TASK TO CARRY OUT:
Look through the lines below and extract each one that contains "bodies".

DATA SECTION:

______

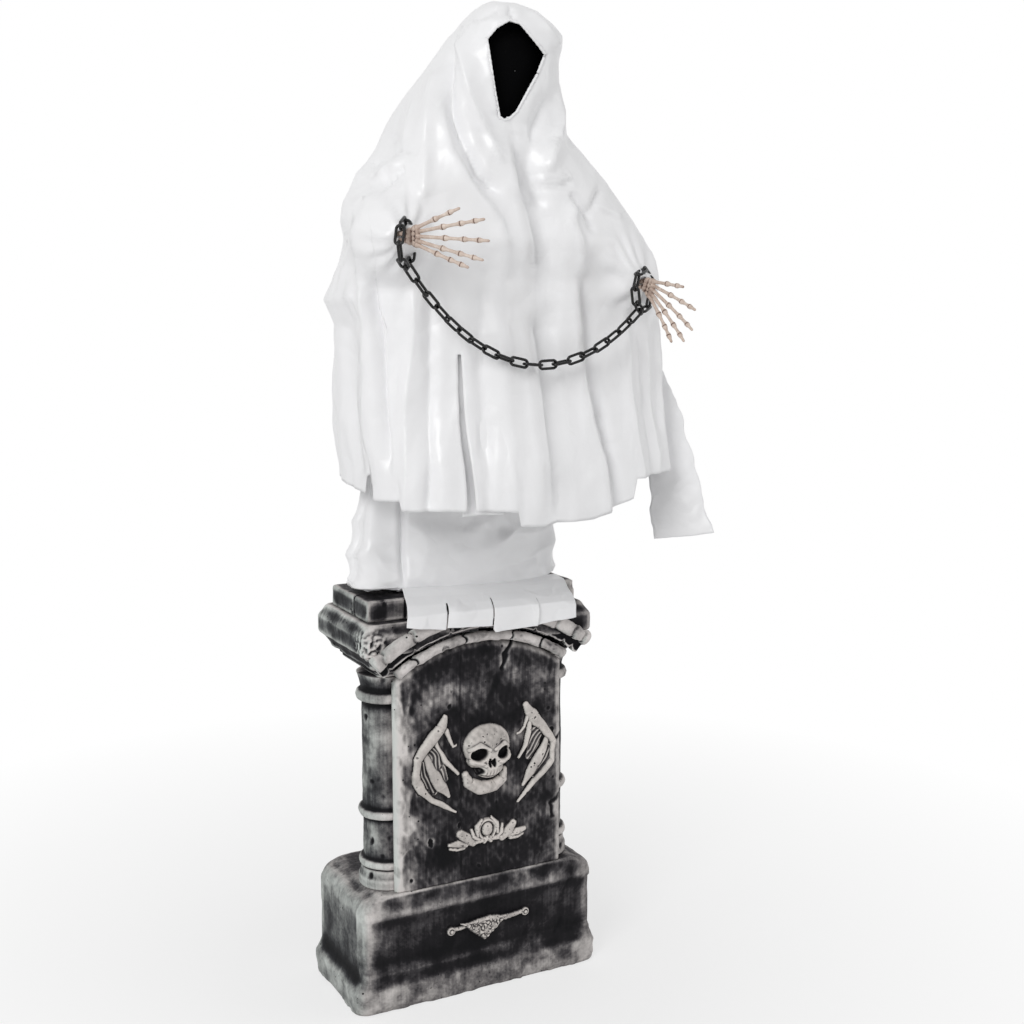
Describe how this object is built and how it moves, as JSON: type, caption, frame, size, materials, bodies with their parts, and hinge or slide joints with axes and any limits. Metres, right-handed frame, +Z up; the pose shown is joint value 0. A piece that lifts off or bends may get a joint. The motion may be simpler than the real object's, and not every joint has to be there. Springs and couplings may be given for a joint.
{
  "type": "animated ghost figure",
  "caption": "Hooded ghost in a ragged white robe with chained skeleton hands, on a mast that rises from a carved tombstone and turns.",
  "frame": {"origin": "middle of the tombstone's foot, on the floor", "axes": "+Z up along the mast, -Y out of the carved front, +X to the viewer's right"},
  "size_m": [0.6034, 0.4766, 1.5251],
  "materials": {
    "painted_stone": "dark grey wash, dry-brushed pale edges, pitted like old stone",
    "dry_brushed_stone": "bone-grey dry brushing over a dark wash",
    "zinc_steel": "zinc plated",
    "white_nylon": "plain",
    "black_plastic": "plain",
    "chain_plastic": "gloss black",
    "white_cloth": "thin shiny white lining cloth",
    "black_cloth": "matt black",
    "red_plastic": "gloss",
    "hardboard": "smooth hardboard",
    "circuit_board": "green lacquer",
    "white_foam": "expanded foam",
    "bone_plastic": "bone colour with brown at the joints"
  },
  "bodies": {
    "tombstone": {"plinth_shell": "painted_stone", "floor_plate": "hardboard", "stele_core": "painted_stone", "stele_panel": "painted_stone", "column_left": "painted_stone", "column_right": "painted_stone", "cornice": "painted_stone", "arch_inner_roll": "painted_stone", "arch_outer_moulding": "painted_stone", "top_block": "painted_stone", "skull_relief": "dry_brushed_stone", "wing_left": "dry_brushed_stone", "wing_right": "dry_brushed_stone", "shell_ornament": "dry_brushed_stone", "scroll_ornament": "dry_brushed_stone", "lift_channel": "zinc_steel", "low_guide": "white_nylon", "top_guide": "white_nylon", "motor_bracket": "zinc_steel", "lift_motor": "zinc_steel", "battery_box": "black_plastic", "door_hinge_pin": "zinc_steel", "switch_plate": "black_plastic", "switch_body": "black_plastic", "control_board": "circuit_board", "skirt_flap": "white_cloth"},
    "door": {"battery_door": "painted_stone"},
    "switch": {"switch_knob": "red_plastic"},
    "pinion": {"lift_pinion": "white_nylon"},
    "mast": {"mast_tube": "zinc_steel", "rack": "zinc_steel", "skirt_hoop": "black_plastic", "turn_motor": "zinc_steel", "underskirt": "white_cloth"},
    "ghost": {"turn_hub": "black_plastic", "spine": "zinc_steel", "shoulder_bar": "zinc_steel", "arm_left": "zinc_steel", "arm_right": "zinc_steel", "hand_left": "bone_plastic", "hand_right": "bone_plastic", "wrist_chain_left": "chain_plastic", "wrist_chain_right": "chain_plastic", "robe": "white_cloth", "hood": "white_cloth", "face_veil": "black_cloth", "head_form": "white_foam"},
    "chain": {"chain_links_01": "chain_plastic", "chain_links_02": "chain_plastic", "chain_links_03": "chain_plastic", "chain_links_04": "chain_plastic", "chain_links_05": "chain_plastic", "chain_links_06": "chain_plastic", "chain_links_07": "chain_plastic", "chain_links_08": "chain_plastic", "chain_links_09": "chain_plastic", "chain_links_10": "chain_plastic"}
  },
  "joints": [
    {"name": "mast_rise", "type": "slide", "parent": "tombstone", "child": "mast", "axis": [0, 0, 1], "range_m": [-0.12, 0], "deforming": ["underskirt"]},
    {"name": "pinion_spin", "type": "hinge", "parent": "tombstone", "child": "pinion", "pos_m": [0, 0.0413, 0.335], "axis": [1, 0, 0], "range_deg": [0, 345]},
    {"name": "body_turn", "type": "hinge", "parent": "mast", "child": "ghost", "pos_m": [0, 0, 1.05], "axis": [0, 0, 1], "range_deg": [-20, 20]},
    {"name": "chain_swing", "type": "hinge", "parent": "ghost", "child": "chain", "pos_m": [-0.17569, -0.22976, 1.15002], "axis": [0.9848, -0.0496, -0.1666], "range_deg": [-20, 3]},
    {"name": "door_swing", "type": "hinge", "parent": "tombstone", "child": "door", "pos_m": [0, 0.1017, 0.064], "axis": [-1, 0, 0], "range_deg": [0, 90]},
    {"name": "switch_slide", "type": "slide", "parent": "tombstone", "child": "switch", "axis": [0, 0, -1], "range_m": [0, 0.0074]}
  ],
  "couplings": [
    {"joint": "pinion_spin", "follows": "mast_rise", "rad_per_m": -50}
  ]
}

______

PROBLEM SOLUTION:
Describe how this object is built and how it moves, as JSON: type, caption, frame, size, materials, bodies with their parts, and hinge or slide joints with axes and any limits. Metres, right-handed frame, +Z up; the pose shown is joint value 0. A piece that lifts off or bends may get a joint. The motion may be simpler than the real object's, and not every joint has to be there. Springs and couplings may be given for a joint.
  "bodies": {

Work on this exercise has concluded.